E, como de praxe para um historiador, sentado na rede da varanda, tive ocasião de ouvi-lo contar a história de seus pais, que como outros tantos sulistas pra cá vieram nos já distantes tempos da Ditadura Militar, pra transformar a floresta em pasto de boi, com a esperança de que as terras fartas e fáceis então prometidas lhes seriam mesmo destinadas como se um promissor futuro de fato fossem. Não consegui evitar a sensação de estar de novo defronte ao paradoxo.

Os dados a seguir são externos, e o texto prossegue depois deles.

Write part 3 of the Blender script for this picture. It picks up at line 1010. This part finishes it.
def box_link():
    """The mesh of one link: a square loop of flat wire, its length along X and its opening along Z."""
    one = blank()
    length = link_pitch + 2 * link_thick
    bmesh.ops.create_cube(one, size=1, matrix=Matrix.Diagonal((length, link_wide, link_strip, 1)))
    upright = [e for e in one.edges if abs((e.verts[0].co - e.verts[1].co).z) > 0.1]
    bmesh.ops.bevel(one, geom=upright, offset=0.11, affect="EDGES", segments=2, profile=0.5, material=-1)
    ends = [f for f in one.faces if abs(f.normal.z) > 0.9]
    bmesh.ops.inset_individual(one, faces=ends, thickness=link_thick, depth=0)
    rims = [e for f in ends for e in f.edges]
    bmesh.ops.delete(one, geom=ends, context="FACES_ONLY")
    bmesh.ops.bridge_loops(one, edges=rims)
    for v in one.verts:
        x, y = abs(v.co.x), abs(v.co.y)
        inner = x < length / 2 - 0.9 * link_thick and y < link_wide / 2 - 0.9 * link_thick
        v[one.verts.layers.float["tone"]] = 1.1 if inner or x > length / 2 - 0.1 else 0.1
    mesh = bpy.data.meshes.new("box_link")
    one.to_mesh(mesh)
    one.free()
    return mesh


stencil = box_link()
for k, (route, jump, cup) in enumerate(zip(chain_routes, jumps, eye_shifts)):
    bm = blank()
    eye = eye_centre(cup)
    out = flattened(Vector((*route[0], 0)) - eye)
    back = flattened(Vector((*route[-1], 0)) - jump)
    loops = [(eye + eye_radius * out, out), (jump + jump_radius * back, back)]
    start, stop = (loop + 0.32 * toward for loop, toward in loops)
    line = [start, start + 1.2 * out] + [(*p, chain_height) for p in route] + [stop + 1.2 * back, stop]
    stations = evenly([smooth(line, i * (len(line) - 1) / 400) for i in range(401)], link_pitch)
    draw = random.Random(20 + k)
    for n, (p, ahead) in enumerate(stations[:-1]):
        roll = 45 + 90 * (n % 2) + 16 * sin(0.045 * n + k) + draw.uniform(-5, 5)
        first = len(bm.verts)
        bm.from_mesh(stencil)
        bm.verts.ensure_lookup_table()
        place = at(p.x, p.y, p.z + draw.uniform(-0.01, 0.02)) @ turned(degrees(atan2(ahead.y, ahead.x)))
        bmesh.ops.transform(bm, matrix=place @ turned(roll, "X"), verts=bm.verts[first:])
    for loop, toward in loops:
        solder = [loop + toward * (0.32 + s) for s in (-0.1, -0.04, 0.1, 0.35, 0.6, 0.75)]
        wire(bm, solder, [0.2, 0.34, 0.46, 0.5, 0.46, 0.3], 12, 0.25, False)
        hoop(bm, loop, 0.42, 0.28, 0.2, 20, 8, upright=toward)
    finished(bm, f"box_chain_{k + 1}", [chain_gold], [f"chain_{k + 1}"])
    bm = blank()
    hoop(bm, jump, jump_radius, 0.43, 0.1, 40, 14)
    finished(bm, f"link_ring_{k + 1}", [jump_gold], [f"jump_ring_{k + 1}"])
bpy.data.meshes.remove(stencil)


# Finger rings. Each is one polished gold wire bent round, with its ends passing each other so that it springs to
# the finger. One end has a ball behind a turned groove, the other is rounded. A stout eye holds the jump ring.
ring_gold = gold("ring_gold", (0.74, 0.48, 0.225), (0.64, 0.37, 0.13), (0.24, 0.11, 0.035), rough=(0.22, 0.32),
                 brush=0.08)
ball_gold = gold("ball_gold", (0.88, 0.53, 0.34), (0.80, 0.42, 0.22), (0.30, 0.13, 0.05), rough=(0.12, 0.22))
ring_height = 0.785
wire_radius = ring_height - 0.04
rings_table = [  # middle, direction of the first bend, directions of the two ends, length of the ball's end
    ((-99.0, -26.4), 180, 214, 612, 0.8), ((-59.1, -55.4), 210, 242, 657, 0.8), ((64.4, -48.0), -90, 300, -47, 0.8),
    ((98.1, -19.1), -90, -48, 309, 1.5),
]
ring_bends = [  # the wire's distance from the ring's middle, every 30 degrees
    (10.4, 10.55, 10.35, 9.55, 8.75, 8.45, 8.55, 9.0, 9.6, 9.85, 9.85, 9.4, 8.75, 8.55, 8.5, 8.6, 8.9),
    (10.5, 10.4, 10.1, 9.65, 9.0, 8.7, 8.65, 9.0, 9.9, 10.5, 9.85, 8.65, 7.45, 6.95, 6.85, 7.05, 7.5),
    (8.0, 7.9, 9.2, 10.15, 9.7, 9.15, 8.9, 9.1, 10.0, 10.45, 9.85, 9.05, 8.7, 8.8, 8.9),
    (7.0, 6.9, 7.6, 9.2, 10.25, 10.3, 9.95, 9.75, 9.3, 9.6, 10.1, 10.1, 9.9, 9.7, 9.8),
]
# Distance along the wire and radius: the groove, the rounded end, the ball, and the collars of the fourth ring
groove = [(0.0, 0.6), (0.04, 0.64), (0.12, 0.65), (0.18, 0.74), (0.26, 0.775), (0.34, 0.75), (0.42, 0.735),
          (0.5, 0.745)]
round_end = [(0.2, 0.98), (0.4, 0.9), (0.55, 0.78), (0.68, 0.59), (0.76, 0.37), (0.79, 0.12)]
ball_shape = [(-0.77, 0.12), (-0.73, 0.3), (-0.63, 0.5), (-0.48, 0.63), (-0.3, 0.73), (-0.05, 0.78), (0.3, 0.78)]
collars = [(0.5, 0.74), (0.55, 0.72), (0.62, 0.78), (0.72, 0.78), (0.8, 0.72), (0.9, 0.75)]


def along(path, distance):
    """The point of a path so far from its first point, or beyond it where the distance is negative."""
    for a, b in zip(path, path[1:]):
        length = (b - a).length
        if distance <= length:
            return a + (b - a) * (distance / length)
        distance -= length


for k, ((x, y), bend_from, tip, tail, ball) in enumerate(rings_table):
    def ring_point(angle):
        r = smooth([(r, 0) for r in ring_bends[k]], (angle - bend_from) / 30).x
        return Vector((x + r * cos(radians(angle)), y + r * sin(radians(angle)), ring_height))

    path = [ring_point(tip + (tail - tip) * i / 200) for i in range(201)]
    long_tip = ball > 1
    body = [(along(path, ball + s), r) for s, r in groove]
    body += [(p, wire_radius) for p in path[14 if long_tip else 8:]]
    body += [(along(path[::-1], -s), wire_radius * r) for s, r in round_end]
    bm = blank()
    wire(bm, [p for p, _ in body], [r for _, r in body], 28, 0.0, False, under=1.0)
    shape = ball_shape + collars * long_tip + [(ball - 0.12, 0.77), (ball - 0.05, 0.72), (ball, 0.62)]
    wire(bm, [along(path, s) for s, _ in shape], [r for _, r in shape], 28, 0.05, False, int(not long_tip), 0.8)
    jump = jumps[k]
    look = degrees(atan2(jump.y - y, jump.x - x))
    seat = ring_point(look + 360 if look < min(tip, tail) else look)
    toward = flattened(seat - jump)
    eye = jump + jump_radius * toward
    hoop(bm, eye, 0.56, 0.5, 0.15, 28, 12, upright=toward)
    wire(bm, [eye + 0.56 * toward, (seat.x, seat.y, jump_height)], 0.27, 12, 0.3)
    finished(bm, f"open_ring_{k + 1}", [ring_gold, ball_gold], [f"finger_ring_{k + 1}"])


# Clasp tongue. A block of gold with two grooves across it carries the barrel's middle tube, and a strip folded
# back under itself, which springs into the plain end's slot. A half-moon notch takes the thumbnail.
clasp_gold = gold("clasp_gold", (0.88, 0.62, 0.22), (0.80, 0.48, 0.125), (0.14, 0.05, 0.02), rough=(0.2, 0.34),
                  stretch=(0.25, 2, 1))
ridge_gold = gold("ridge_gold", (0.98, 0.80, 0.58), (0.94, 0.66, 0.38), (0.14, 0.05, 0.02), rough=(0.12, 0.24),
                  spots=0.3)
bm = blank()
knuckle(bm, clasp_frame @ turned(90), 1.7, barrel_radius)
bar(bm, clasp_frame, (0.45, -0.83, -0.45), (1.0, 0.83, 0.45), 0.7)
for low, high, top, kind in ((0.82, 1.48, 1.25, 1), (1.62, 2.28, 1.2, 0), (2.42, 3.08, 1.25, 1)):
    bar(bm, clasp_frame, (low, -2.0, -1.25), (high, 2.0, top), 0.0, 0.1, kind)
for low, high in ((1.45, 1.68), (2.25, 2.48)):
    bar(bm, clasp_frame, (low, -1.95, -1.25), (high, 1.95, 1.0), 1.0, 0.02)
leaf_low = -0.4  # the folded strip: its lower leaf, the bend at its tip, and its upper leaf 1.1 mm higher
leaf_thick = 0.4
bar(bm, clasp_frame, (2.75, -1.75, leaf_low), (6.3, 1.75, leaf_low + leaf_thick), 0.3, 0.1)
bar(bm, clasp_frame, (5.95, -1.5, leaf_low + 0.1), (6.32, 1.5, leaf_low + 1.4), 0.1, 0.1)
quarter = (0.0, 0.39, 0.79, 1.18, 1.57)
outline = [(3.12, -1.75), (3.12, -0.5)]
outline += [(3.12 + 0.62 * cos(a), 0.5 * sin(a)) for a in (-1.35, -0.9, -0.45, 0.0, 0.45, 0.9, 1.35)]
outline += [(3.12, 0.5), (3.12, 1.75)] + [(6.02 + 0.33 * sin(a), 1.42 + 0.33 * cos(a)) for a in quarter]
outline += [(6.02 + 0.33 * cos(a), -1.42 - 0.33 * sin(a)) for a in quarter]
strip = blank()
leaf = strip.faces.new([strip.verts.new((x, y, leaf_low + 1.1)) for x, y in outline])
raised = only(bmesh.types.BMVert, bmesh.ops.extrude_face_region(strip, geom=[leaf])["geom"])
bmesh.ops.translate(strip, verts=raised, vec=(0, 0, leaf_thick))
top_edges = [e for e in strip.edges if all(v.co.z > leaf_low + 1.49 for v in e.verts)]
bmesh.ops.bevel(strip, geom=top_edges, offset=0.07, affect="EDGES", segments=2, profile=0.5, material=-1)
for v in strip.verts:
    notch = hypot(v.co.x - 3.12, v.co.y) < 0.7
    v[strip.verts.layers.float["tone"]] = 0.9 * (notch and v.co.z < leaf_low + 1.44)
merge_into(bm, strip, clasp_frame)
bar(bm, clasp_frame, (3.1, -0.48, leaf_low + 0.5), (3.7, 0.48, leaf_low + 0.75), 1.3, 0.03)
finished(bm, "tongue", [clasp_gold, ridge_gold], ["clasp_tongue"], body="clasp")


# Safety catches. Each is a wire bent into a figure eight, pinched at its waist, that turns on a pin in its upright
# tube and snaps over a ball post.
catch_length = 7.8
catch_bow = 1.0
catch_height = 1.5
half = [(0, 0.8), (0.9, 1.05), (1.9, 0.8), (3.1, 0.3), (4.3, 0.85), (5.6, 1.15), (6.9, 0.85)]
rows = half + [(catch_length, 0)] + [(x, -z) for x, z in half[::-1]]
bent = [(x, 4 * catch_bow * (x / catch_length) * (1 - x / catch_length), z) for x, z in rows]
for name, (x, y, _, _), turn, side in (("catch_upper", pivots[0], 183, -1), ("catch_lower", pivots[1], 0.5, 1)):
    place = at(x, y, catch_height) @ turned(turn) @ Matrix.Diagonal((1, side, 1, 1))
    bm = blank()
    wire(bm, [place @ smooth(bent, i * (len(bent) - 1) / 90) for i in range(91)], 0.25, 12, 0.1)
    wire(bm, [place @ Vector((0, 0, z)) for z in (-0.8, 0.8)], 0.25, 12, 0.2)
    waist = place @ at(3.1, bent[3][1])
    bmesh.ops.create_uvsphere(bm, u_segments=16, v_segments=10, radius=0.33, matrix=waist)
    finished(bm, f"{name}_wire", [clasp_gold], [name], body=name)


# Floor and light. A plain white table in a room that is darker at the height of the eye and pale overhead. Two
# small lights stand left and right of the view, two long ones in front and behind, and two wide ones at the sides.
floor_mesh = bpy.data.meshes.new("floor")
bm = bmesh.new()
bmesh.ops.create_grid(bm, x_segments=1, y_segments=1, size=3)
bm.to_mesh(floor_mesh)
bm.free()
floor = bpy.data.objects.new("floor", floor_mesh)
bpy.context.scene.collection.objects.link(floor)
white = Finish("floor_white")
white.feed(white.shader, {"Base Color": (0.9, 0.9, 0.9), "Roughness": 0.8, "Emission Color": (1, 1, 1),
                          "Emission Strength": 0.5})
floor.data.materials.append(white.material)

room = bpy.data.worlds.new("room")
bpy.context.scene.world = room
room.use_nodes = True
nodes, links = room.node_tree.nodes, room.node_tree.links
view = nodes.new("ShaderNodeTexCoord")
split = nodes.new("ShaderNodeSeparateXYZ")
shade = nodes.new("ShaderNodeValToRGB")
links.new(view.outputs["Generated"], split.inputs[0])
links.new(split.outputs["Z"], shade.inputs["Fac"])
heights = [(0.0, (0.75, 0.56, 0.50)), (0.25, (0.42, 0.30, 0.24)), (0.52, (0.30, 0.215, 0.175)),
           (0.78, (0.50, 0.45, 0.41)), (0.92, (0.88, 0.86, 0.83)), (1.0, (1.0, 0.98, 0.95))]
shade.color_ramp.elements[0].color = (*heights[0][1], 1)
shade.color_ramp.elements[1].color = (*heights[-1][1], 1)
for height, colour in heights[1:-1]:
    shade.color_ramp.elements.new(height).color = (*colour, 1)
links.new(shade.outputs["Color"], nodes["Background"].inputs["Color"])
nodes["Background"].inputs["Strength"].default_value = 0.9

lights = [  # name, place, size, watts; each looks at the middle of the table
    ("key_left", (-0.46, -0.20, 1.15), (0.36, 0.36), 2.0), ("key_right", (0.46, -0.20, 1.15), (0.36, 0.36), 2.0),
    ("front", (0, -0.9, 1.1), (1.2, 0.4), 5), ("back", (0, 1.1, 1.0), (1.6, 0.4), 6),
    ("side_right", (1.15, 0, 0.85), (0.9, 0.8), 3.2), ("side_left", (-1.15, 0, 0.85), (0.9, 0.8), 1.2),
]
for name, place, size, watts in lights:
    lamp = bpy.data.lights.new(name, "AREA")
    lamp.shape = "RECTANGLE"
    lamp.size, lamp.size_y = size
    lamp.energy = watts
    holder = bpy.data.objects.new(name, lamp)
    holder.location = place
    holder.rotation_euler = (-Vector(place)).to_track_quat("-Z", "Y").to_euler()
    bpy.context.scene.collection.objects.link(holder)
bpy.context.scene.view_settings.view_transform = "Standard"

Esse jovem fazendeiro, filho de paranaenses, criado solto nos campos revirados pela pata do boi, versado no oficio de tanger a floresta para cada vez mais distante, curtido na dura lida que começa antes do sol sair e prossegue sob o calor inclemente, misturando o suor de seu cavalo, o latido dos cães, o cheiro prenhe das novilhas, ao seu próprio suor e cheiro que escorre da testa sob o chapéu de vaqueiro.
Um cara inteligente e correto que, além de inesgotável disposição pra trabalhar, legada por seus pais, ainda sabe fazer inseminação artificial e trabalha com planilhas e contratos, com a mesma facilidade com que responde e-mails por celular. Tão jovem e acreano quanto aquele jovem índio Kaxinauá do rio Jordão, agora formado e diplomado como agente agroflorestal. Ambos igualmente filhos do Acre, iguais perante a lei dos homens e a sentença da Rainha da Floresta, diante de uma mesma terra tão prometida, quanto igualmente nunca alcançada.
E, diante de tão surpreendente tempo, já não consigo evitar a vontade de nem mais perguntar.